Description of the task:
Count every line where "inner" shows up, and give that number only.

Data provided:

+++

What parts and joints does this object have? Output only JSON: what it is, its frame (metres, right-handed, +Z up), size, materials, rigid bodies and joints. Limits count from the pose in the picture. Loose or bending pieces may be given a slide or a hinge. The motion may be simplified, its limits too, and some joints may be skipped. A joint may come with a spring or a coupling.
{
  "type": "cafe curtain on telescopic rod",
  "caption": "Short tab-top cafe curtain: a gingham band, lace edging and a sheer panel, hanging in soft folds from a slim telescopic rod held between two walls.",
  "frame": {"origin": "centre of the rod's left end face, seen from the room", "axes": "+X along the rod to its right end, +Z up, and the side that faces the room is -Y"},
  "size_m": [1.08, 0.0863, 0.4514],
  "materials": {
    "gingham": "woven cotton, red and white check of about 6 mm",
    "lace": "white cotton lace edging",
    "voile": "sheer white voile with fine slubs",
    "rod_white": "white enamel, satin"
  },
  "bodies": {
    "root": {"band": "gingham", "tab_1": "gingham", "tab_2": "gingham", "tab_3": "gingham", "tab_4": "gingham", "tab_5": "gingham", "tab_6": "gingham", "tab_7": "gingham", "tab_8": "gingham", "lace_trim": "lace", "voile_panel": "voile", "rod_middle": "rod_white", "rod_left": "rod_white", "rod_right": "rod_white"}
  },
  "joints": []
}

+++

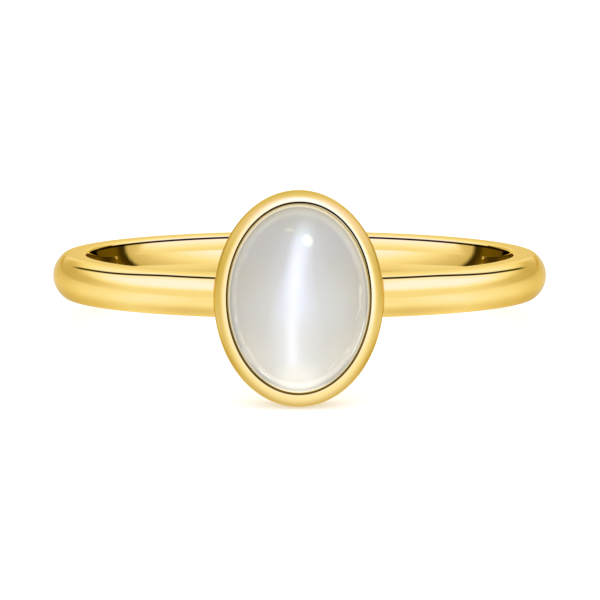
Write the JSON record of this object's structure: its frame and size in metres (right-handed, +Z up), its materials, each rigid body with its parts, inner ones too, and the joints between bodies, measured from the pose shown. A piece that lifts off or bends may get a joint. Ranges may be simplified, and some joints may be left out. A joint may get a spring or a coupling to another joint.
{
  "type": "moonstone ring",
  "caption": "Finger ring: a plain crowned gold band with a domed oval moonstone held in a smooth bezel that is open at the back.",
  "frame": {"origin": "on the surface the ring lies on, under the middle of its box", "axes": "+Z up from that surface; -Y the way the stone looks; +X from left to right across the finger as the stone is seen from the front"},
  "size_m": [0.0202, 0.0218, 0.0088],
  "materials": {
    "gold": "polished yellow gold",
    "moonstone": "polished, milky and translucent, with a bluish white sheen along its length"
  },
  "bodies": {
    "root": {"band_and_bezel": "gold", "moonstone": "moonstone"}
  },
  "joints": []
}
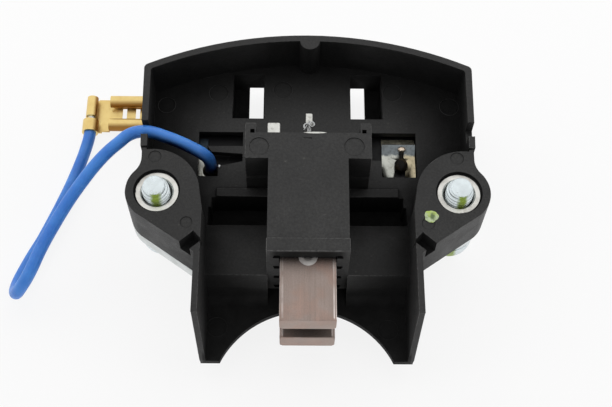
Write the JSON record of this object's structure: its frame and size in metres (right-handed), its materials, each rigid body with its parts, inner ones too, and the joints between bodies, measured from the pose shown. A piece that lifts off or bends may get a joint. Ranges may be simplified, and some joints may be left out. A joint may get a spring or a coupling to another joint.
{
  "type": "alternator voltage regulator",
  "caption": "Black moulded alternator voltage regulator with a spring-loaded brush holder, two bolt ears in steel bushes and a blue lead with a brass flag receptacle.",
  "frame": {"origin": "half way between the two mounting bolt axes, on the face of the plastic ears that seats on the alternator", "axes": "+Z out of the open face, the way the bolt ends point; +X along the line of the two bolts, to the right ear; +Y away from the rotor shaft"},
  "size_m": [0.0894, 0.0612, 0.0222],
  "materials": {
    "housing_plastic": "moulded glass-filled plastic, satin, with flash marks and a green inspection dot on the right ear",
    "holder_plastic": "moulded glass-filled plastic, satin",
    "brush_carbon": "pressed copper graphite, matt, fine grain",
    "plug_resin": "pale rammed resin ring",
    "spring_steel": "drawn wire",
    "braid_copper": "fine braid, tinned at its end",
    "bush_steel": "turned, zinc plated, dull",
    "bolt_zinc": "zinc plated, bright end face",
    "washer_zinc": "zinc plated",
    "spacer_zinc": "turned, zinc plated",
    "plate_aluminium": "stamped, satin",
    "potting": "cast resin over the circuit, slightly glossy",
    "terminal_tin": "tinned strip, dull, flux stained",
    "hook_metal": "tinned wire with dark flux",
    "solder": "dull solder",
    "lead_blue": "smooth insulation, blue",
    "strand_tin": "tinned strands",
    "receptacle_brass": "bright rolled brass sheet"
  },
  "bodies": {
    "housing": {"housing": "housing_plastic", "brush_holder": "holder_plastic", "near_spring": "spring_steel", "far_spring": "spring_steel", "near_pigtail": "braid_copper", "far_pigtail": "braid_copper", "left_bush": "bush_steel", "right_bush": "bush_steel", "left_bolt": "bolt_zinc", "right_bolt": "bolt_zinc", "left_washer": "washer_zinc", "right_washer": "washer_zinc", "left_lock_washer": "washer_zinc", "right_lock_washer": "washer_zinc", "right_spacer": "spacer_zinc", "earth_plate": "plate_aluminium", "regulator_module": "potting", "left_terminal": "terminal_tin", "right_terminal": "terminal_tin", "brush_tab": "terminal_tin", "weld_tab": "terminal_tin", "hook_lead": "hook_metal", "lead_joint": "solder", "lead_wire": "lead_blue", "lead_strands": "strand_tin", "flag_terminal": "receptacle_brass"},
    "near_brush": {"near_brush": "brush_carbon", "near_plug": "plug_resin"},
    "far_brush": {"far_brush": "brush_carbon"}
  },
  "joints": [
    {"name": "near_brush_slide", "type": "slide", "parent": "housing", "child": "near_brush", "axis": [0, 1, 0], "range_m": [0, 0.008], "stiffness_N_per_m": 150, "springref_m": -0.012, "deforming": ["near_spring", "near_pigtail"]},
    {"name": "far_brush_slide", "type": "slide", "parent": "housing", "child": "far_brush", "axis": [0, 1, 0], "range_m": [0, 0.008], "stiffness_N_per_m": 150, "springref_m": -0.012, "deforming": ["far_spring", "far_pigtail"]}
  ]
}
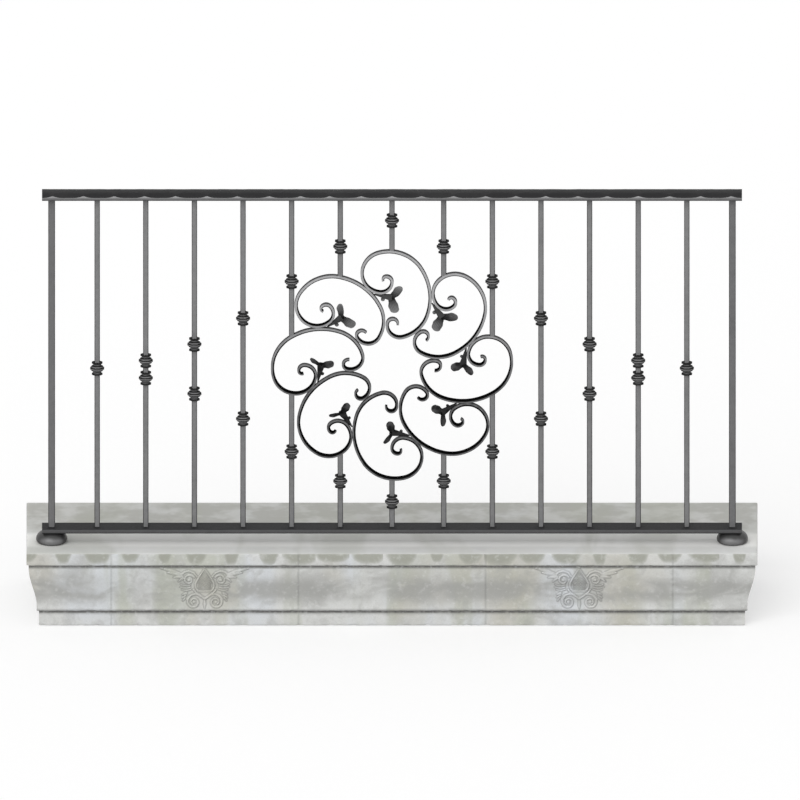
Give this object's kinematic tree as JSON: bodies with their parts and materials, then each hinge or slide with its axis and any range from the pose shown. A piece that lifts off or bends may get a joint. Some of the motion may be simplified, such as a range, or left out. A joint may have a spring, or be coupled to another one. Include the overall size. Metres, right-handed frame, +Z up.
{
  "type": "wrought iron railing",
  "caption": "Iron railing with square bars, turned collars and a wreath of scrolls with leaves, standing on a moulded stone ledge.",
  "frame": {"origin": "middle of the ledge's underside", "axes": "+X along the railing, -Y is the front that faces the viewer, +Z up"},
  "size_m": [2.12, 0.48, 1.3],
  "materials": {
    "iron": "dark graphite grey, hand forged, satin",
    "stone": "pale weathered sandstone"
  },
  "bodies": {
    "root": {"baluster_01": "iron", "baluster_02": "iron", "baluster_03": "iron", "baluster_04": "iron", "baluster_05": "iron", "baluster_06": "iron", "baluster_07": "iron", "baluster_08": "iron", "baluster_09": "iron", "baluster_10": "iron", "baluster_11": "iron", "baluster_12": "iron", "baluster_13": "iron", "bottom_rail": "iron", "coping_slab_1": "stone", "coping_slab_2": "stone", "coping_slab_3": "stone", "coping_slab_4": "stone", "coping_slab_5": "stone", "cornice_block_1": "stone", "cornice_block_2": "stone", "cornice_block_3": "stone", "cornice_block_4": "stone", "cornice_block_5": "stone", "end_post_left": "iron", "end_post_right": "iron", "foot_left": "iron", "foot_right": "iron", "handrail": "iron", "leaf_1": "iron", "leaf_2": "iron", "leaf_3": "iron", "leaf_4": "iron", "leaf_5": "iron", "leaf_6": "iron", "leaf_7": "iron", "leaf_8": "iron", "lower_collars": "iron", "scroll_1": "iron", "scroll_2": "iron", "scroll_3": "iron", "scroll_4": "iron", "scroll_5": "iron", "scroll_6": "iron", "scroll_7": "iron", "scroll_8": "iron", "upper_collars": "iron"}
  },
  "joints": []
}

+++

Expected answer:
2